MODIS fire detections are analysed by the Global Fire Emissions Database (GFED) project, which includes Morton and colleagues from NASA Goddard, the University of California, Irvine, and Vrije Universiteit Amsterdam. Over the years, the GFED team has processed 17 years of NASA satellite data to better understand the role of fire for changes in the Earth system. Their analysis of the southern Amazon includes parts of Brazil, Peru, and Bolivia that typically see fires between July and October.
These plots show cumulative active fire detections from MODIS and the Visible Infrared Imaging Radiometer Suite (VIIRS) on Suomi NPP through August 22, 2019. The data confirm that 2019 is the highest fire year since 2012 (the start of the VIIRS record) across the seven states that comprise the Brazilian Amazon.
In addition, fires in 2019 are more intense than previous years, as measured in terms of cumulative fire radiative power.

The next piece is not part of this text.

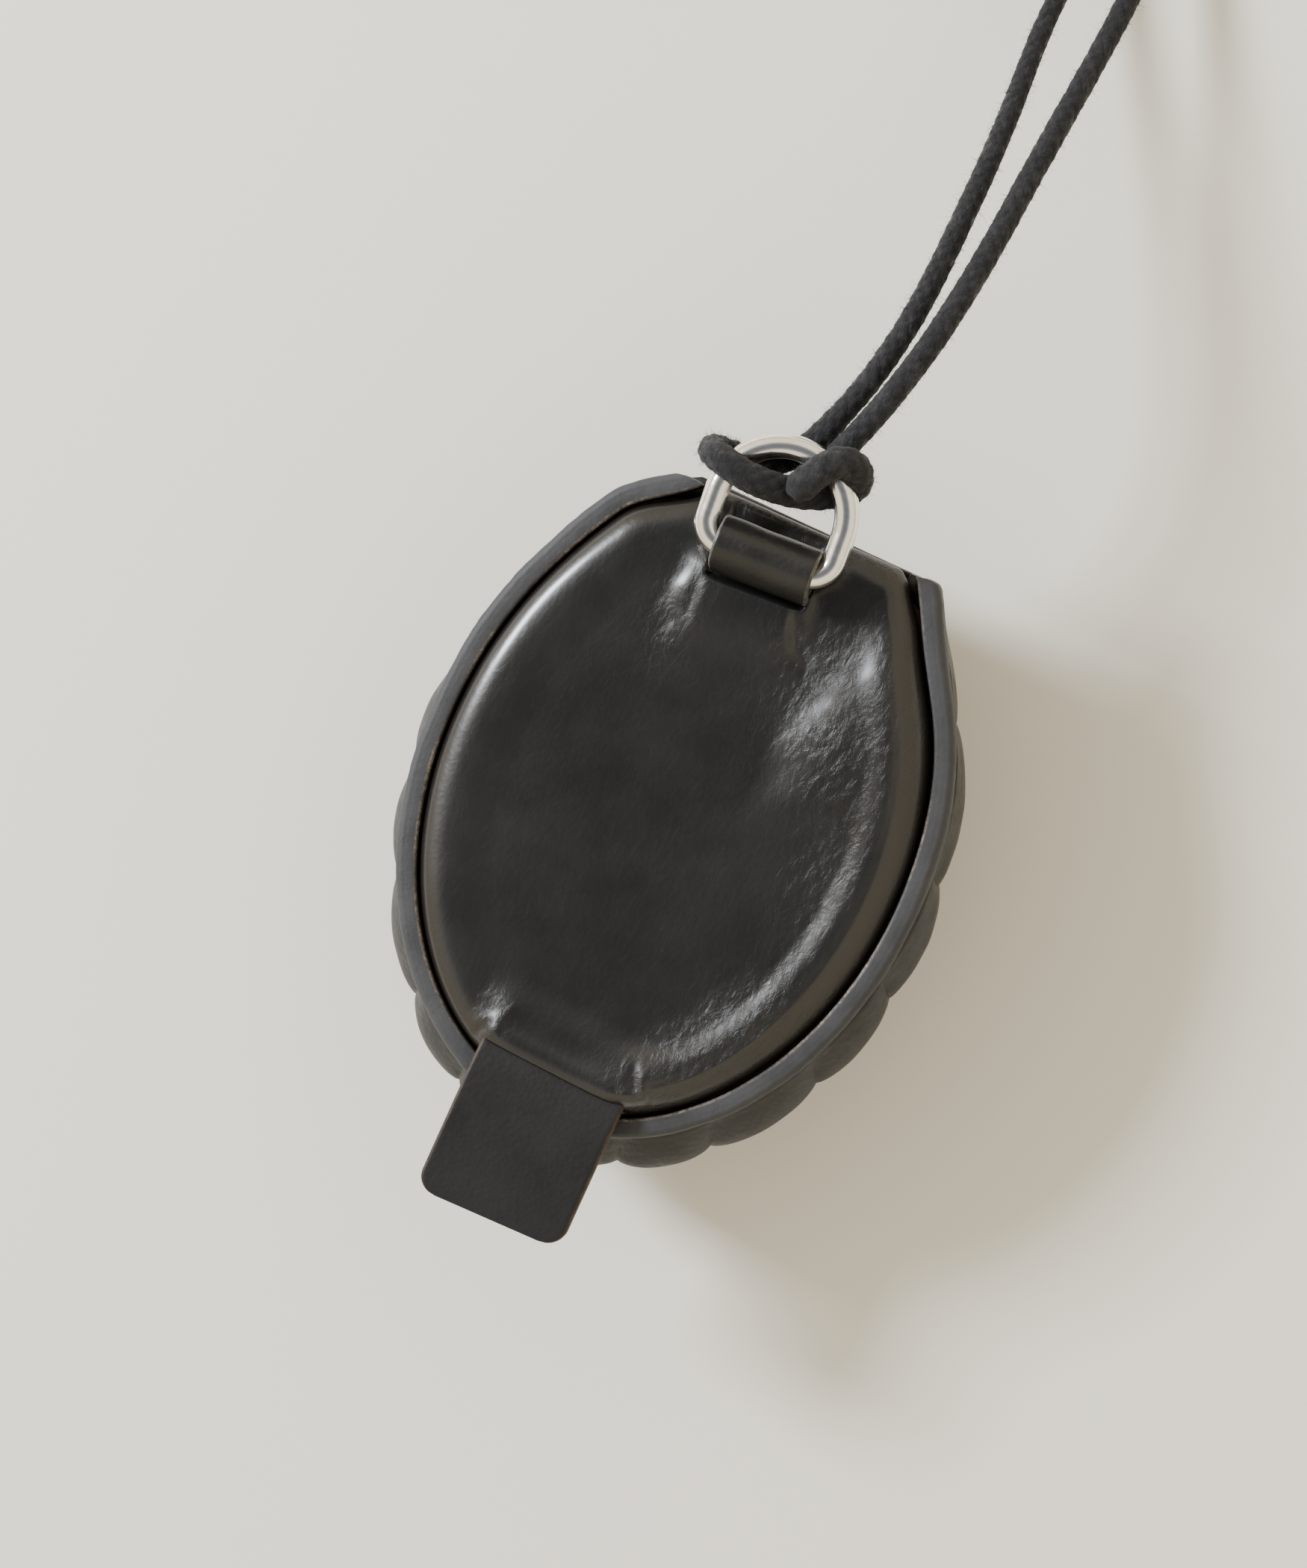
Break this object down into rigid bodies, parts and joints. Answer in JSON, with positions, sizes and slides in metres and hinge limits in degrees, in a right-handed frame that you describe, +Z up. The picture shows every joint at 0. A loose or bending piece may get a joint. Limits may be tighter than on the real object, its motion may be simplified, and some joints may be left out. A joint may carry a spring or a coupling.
{
  "type": "moulded leather neck pouch",
  "caption": "Scallop-shell coin pouch of moulded leather: ribbed domed front, puffed glossy back that opens by a tab, D-ring in a leather loop, and a doubled neck cord.",
  "frame": {"origin": "on the table, under the middle of the pouch's own box (the free cord left out)", "axes": "+Y towards the D-ring, +X across the pouch, +Z up, out of its flat back"},
  "size_m": [0.0728, 0.2012, 0.0368],
  "materials": {
    "shell_leather": "satin, wet-moulded",
    "lining_suede": "matt suede",
    "edge_leather": "matt, painted edge",
    "glazed_leather": "glazed, glossy",
    "padding": "felt",
    "strap_leather": "satin",
    "tab_leather": "matt",
    "ring_metal": "polished nickel",
    "cord_cotton": "braided cotton"
  },
  "bodies": {
    "shell": {"front_shell": "shell_leather", "shell_lining": "lining_suede", "rim_welt": "edge_leather", "hinge_strip": "edge_leather"},
    "lid": {"back_panel": "glazed_leather", "back_padding": "padding", "back_lining": "lining_suede", "ring_strap": "strap_leather"},
    "tab": {"pull_tab": "tab_leather"},
    "ring": {"d_ring": "ring_metal", "cord_hitch": "cord_cotton", "cord_left": "cord_cotton", "cord_right": "cord_cotton", "cord_coil": "cord_cotton", "coil_tie": "tab_leather", "cord_knot": "cord_cotton"}
  },
  "joints": [
    {"name": "lid_hinge", "type": "hinge", "parent": "shell", "child": "lid", "pos_m": [0, 0.0376, 0.0265], "axis": [-1, 0, 0], "range_deg": [0, 70]},
    {"name": "tab_flex", "type": "hinge", "parent": "lid", "child": "tab", "pos_m": [0.00035, -0.0306, 0.0289], "axis": [-1, 0, 0], "range_deg": [0, 50]},
    {"name": "ring_swing", "type": "hinge", "parent": "lid", "child": "ring", "pos_m": [-0.0031, 0.03355, 0.03215], "axis": [-1, 0, 0], "range_deg": [-70, 0]}
  ],
  "couplings": [
    {"joint": "ring_swing", "follows": "lid_hinge", "ratio": -1}
  ]
}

The map above shows active fire detections in Brazil as observed by Terra and Aqua MODIS between August 15-22, 2019. The locations of the fires, shown in orange, have been overlain on nighttime imagery acquired by VIIRS. In these data, cities and towns appear white; forested areas appear black; and tropical savannas and woodland (known in Brazil as Cerrado) appear gray. Note that fire detections in the Brazilian states of Pará and Amazonas are concentrated in bands along the highways BR-163 and BR-230.
Since 2003, MODIS sensors on NASA’s Aqua and Terra satellites have made daily observations of thermal anomalies (usually fires) around the world. The fire detection map on this page is based on data from the Fire Information for Resource Management System(FIRMS), a product developed by the University of Maryland and NASA’s Applied Sciences Program. FIRMS provides near-real-time fire information to natural resource managers and researchers. Note that each point on the map does not necessarily correspond to one fire on the ground. Active fire detections represent the centre of a 1 square kilometer area with one or more thermal anomalies. Sometimes one continuous fire can be recorded as multiple anomalies arranged in a line, representing a fire front.
Banner image: This time series shows carbon monoxide associated with fires from the Amazon region in Brazil from Aug. 8-22, 2019. Made with data collected from the Atmospheric Infrared Sounder (AIRS) on NASA’s Aqua satellite, the images map carbon monoxide at approximately 5 500m altitude. Each “day” in the series is made by averaging three day’s-worth of measurements.